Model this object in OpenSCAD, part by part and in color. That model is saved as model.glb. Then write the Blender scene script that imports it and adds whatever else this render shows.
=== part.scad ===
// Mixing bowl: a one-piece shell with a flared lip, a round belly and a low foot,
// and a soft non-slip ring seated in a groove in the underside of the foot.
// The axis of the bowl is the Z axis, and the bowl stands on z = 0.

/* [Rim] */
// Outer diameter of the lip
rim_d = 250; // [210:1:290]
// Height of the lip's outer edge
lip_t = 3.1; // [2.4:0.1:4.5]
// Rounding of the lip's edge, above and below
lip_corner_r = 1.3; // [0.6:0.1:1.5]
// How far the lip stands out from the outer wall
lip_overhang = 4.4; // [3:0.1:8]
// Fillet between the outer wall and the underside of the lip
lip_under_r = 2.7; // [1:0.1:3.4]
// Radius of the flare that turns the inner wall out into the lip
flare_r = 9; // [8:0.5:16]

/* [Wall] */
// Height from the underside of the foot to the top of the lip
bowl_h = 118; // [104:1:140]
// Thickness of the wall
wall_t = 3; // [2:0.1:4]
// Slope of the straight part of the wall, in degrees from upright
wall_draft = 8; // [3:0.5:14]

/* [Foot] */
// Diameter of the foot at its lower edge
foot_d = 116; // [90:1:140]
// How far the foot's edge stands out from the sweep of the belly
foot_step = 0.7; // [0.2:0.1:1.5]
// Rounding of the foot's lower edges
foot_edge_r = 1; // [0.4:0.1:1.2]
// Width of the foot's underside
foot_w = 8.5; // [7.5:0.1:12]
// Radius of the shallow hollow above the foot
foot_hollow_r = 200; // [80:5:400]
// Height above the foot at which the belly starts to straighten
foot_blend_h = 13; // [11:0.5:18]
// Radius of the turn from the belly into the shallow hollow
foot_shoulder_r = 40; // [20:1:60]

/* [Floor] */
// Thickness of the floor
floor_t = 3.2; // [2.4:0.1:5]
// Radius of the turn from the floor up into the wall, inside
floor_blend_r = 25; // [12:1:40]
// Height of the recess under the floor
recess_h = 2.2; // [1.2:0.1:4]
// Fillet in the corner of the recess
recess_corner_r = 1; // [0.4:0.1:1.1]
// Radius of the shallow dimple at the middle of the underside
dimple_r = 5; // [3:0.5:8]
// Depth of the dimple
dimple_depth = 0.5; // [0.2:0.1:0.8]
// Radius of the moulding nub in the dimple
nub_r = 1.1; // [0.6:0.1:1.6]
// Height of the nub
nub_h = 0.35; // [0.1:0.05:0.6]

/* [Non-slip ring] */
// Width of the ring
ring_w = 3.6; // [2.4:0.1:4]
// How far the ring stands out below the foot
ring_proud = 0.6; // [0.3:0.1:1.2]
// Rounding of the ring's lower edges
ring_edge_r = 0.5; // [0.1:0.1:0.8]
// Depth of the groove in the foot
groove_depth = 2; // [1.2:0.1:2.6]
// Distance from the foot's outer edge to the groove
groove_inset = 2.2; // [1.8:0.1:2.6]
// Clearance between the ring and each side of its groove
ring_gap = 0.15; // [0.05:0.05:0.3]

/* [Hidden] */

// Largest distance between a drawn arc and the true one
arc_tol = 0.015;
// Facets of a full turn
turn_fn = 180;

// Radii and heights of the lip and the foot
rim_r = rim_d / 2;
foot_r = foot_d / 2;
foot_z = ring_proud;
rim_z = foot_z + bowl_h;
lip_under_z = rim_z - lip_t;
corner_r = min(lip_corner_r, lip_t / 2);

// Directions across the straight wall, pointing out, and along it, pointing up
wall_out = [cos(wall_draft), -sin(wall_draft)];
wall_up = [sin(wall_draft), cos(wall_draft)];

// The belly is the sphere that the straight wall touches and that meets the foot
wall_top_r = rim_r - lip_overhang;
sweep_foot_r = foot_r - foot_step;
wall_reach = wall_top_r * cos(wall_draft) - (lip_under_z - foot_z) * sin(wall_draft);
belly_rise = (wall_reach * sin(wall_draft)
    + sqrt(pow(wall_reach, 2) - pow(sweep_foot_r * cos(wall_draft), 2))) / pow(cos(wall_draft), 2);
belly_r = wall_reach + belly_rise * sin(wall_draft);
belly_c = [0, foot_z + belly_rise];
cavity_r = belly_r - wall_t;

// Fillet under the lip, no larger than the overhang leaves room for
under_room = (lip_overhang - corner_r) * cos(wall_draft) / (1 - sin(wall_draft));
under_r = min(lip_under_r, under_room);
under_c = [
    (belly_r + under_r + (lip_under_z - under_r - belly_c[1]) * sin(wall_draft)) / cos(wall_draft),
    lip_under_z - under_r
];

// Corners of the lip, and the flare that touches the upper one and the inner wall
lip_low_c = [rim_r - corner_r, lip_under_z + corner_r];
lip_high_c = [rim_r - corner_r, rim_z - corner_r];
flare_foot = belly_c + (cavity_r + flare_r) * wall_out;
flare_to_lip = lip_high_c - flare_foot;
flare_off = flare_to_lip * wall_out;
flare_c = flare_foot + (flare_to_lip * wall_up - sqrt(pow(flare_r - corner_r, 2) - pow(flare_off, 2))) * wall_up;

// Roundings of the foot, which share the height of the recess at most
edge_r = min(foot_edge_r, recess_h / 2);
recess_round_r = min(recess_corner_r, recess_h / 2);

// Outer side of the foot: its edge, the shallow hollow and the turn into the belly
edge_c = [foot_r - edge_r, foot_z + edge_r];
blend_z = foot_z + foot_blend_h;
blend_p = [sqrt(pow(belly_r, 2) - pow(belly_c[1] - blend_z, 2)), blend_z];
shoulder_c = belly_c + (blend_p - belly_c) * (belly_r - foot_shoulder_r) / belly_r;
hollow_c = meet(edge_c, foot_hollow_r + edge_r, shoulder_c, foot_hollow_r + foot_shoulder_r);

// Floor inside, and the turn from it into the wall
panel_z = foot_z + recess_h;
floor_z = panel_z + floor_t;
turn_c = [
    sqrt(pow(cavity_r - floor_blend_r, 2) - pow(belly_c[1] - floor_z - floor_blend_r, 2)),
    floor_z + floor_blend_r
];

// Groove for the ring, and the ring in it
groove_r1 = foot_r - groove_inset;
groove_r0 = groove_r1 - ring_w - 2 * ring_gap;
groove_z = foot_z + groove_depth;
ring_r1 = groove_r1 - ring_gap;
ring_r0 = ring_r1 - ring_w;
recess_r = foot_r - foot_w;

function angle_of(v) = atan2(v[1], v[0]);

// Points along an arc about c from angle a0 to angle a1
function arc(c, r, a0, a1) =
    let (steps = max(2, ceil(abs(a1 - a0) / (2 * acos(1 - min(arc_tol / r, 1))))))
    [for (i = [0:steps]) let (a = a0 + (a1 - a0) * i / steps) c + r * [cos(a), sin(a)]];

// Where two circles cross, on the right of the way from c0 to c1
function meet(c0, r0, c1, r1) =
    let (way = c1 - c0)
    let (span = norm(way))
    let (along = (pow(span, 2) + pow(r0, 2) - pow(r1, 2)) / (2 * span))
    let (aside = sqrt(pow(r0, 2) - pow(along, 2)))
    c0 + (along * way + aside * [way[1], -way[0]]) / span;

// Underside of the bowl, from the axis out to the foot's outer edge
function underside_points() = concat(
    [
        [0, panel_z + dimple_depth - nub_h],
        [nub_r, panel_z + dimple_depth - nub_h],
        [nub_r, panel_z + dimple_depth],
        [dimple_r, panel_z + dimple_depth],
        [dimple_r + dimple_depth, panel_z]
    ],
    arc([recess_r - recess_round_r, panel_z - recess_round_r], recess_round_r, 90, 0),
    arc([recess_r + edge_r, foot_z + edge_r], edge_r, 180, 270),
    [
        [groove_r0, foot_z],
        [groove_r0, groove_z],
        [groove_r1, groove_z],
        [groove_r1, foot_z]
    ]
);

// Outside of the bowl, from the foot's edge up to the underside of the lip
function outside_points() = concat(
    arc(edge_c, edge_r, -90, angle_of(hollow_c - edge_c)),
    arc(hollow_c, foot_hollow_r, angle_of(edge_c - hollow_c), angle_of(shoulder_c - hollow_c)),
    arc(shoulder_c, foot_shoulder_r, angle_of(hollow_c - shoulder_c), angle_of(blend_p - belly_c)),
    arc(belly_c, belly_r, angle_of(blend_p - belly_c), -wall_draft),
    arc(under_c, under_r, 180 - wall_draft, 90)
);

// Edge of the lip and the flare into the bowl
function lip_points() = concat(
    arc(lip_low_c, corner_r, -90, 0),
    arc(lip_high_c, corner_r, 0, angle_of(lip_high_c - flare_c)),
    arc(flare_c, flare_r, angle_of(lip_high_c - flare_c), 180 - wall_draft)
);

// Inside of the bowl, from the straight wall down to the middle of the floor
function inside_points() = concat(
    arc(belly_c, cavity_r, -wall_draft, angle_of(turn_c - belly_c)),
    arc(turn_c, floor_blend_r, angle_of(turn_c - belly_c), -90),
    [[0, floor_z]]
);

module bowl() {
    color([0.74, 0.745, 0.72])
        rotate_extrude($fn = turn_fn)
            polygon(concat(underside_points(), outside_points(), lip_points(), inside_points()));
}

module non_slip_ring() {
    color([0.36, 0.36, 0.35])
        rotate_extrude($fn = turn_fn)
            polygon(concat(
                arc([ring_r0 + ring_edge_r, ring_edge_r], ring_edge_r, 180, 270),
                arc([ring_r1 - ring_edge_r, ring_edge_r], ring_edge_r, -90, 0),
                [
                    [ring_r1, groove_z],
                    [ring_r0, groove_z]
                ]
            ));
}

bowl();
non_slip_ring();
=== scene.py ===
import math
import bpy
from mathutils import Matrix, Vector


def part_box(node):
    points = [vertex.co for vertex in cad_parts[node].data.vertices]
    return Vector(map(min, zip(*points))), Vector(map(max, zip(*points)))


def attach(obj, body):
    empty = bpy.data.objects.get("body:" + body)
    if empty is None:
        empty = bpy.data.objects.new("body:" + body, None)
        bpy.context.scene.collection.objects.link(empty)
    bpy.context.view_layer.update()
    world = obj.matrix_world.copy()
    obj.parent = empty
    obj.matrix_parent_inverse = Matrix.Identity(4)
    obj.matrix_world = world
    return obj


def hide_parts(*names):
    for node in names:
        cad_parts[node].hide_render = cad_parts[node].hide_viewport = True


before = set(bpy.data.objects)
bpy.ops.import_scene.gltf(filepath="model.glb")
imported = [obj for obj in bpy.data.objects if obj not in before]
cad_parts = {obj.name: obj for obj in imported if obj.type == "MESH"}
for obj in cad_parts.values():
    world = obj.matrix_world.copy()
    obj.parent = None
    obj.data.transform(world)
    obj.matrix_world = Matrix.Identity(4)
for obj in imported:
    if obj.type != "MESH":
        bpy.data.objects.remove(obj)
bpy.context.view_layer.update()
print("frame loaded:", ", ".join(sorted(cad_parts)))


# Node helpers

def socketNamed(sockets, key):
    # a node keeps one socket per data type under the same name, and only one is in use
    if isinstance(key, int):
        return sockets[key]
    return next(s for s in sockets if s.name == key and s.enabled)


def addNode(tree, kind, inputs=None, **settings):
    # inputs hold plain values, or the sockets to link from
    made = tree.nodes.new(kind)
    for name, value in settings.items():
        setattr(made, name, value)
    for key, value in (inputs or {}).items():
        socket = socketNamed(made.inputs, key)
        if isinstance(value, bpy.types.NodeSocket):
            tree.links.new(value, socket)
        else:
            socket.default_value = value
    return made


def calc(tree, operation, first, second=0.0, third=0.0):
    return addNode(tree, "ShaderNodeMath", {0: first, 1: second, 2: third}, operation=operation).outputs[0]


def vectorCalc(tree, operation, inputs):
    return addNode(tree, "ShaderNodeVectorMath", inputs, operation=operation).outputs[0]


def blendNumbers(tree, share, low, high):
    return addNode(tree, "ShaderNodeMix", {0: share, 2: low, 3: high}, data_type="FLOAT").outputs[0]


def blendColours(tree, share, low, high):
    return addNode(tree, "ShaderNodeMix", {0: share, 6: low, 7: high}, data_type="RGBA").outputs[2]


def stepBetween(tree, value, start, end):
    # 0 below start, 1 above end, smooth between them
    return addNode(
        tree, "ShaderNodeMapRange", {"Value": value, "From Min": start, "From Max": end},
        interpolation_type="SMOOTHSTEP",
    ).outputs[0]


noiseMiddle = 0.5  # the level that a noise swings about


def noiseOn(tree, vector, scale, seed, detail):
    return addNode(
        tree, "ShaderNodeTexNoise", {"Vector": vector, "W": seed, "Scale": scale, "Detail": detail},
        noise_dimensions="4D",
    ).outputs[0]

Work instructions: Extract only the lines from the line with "obj.matrix_world = Matrix.Identity(4)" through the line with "# Node helpers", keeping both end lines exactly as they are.

Full response:
    obj.matrix_world = Matrix.Identity(4)
for obj in imported:
    if obj.type != "MESH":
        bpy.data.objects.remove(obj)
bpy.context.view_layer.update()
print("frame loaded:", ", ".join(sorted(cad_parts)))


# Node helpers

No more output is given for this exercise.